Who’s looking at you, kid

“[I]t’s clear that attackers exploited a vulnerability in Facebook’s code that impacted ‘View As’, a feature that lets people see what their own profile looks like to someone else,” Rosen explains. “This allowed them to steal Facebook access tokens which they could then use to take over people’s accounts. Access tokens are the equivalent of digital keys that keep people logged in to Facebook so they don’t need to re-enter their password every time they use the app.”

Rosen says they’ve fixed the vulnerability, “informed law enforcement”, reset the access tokens of the almost 50 million accounts they know were affected, and as a further precautionary step, “resetting access tokens for another 40 million accounts that have been subject to a ‘View As’ look-up in the last year”.

Begin again login again

What does this mean? Well, if you’ve had to log into your Facebook again today for the first time in a while, you’re not alone: around 90 million other people have had to do likewise. Once you logged back in, you should’ve gotten a notification at the top of your news feed explaining what happened. We didn’t, but YMMV.

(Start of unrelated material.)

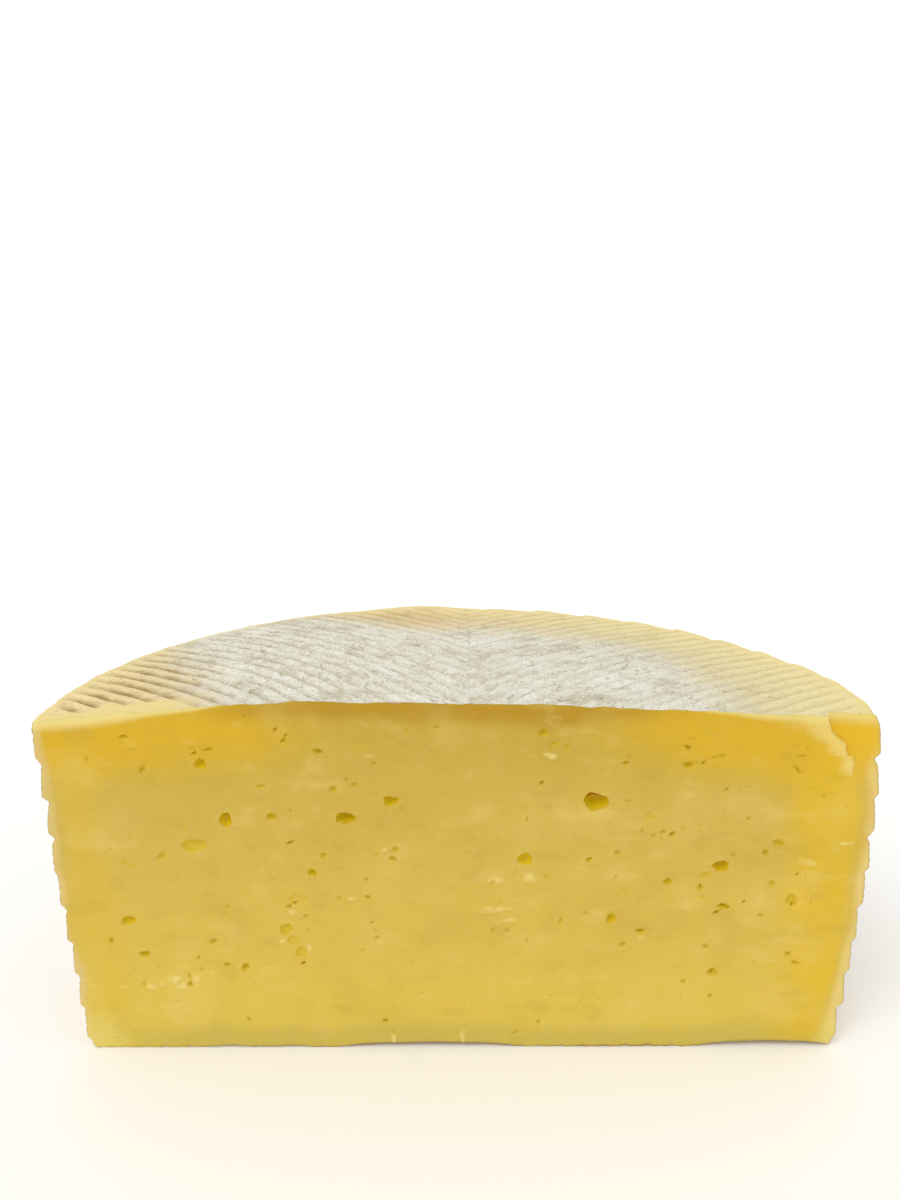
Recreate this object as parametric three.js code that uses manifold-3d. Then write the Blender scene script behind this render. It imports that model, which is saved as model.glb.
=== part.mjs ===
// Half a wheel of pressed sheep's milk cheese, cut straight through its middle.
// Millimetres, +Z up. The wheel stands on its base and the cut face looks towards -Y.
// The rim carries the herringbone of a plaited grass band, the top and the base the
// chevron of ridged pressing boards, and the cut face the eyes of the paste.

import * as THREE from 'three';
import { mergeVertices } from 'three/addons/utils/BufferGeometryUtils.js';
import Module from 'manifold-3d';

const wasm = await Module();
wasm.setup();

// The wheel
const RIM_RADIUS = 100.25;        // to the crests of the rim's ribs, without the bulge
const RIM_HEIGHT = 93.8;          // base to the edge of the top
const DOME_RISE = 4.8;            // the middle of the top over its edge
const BULGE_LEAST = 0.7;          // barrel bulge at the left end of the cut
const BULGE_MOST = 2.0;           // barrel bulge at the right end of the cut
const BULGE_HEIGHT = 52;          // height where the rim is widest
const BULGE_REACH = 48;           // and how far above and below that it bulges
const LEAN = 0.45;                // the rim leans this far to the left over half its height
const PASTE_COLOUR = 0xdcb951;

// The plaited band's print on the rim
const RIB_COUNT = 42;             // slanted ribs round the whole wheel
const RIB_DEPTH = 1.15;           // rib crest to groove floor
const BAND_HEIGHT = 20.1;         // one row of the herringbone
const FIRST_BORDER = 2;           // where the lowest row starts above the base
const BORDER_DEPTH = 0.3;         // how much deeper a border is than a rib's groove
const RIBS_PER_LEAN = 2;          // a rib leans over two rib widths in one row
const SHOULDER = 0.1;             // share of a row between its border and full ribs

// The pressing boards' print on the top and the base: a left and a right set of ridges that
// make a chevron. The ridges of a set are arcs about one centre, evenly spaced. A set has
// its centre, the spacing, the share of it at which a ridge lies, the first and the last
// ridge, and the side of the wheel that it covers.
const CHEVRON_X = 3;              // the line where the two sets meet
const RIDGE_SETS = [
    { x: -174.8, y: -94.4, pitch: 4.617, start: 0.583, first: 24, last: 59, side: -1 },
    { x: 172.9, y: -117.0, pitch: 4.467, start: 0.274, first: 29, last: 64, side: 1 },
];
const GROOVE_DEPTH = 0.45;
const SMOOTH_MARGIN = 0.88;       // share of the radius where the base's print stops

// The cut face
const TEAR_DEPTH = 1.8;           // the torn top right corner lies this far back
const TEAR_FOOT = 75.5;           // height where the torn face runs out
const EYE_SIDES = 9;
const EYE_ROWS = 6;

// The larger eyes: place on the cut face from the wheel's axis and the base, width,
// height, tilt in degrees, and how far in they reach.
const EYES = [
    [33.5, 72.3, 6.2, 4.6, 0, 4.0],
    [-27.5, 68.3, 4.6, 3.2, -8, 3.0],
    [65.3, 54.7, 4.4, 2.9, 0, 2.6],
    [-56.8, 67.8, 3.4, 3.6, 0, 2.4],
    [-65.2, 60.8, 6.0, 3.8, 8, 1.0],
    [16.7, 56.6, 3.7, 3.6, 0, 2.0],
    [-16.6, 72.7, 2.7, 2.9, 0, 2.2],
    [-84.2, 39.6, 3.7, 2.7, 12, 1.7],
    [83.8, 45.0, 3.5, 3.0, -35, 1.4],
    [66.6, 42.5, 3.8, 2.2, 22, 1.5],
    [-44.0, 36.6, 3.5, 3.6, 0, 1.4],
    [-41.0, 31.2, 3.0, 7.6, 8, 0.8],
    [-41.4, 44.6, 4.8, 2.8, 0, 0.9],
    [-61.5, 82.7, 2.7, 3.0, 0, 2.0],
    [38.8, 39.5, 2.6, 2.8, 0, 1.6],
    [-36.4, 53.2, 2.4, 2.0, -35, 1.6],
    [-81.2, 29.5, 2.8, 1.8, 8, 1.5],
    [46.4, 36.1, 2.3, 1.4, -8, 1.4],
    [65.8, 23.5, 3.2, 2.2, -35, 1.2],
    [52.4, 50.4, 2.3, 1.9, 0, 1.5],
    [20.3, 90.2, 2.7, 1.8, 15, 1.2],
    [55.0, 81.8, 2.6, 1.9, 0, 1.2],
    [-55.4, 25.5, 2.1, 2.5, 0, 1.2],
    [-45.5, 68.6, 2.9, 1.9, 0, 1.2],
    [-33.2, 85.7, 2.3, 1.3, -15, 1.2],
    [79.0, 61.0, 3.2, 1.8, -20, 0.9],
];

// The left edge of the torn corner, from the top down, as places on the cut face.
const TEAR_EDGE = [
    [86.4, 100], [86.9, 92.6], [88.3, 90.0], [90.2, 88.2],
    [92.0, 86.8], [92.2, 84.2], [94.2, 83.6], [94.0, 80.4],
];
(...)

Facebook’s also temporarily canning the ‘View As’ feature while it has a thorough dig to make sure its secure.

“This attack exploited the complex interaction of multiple issues in our code. It stemmed from a change we made to our video uploading feature in July 2017,” Rosen says, adding that “the attackers not only needed to find this vulnerability and use it to get an access token, they then had to pivot from that account to others to steal more tokens”.

Earlier this week a hacker announced their intention to delete Facebook CEO Mark Zuckerberg’s profile on the social network he founded and live stream the process. The show was scheduled for this weekend, but we have to wonder if this was the exploit said hacker hoped to harness… in which case, they best have a backup plan.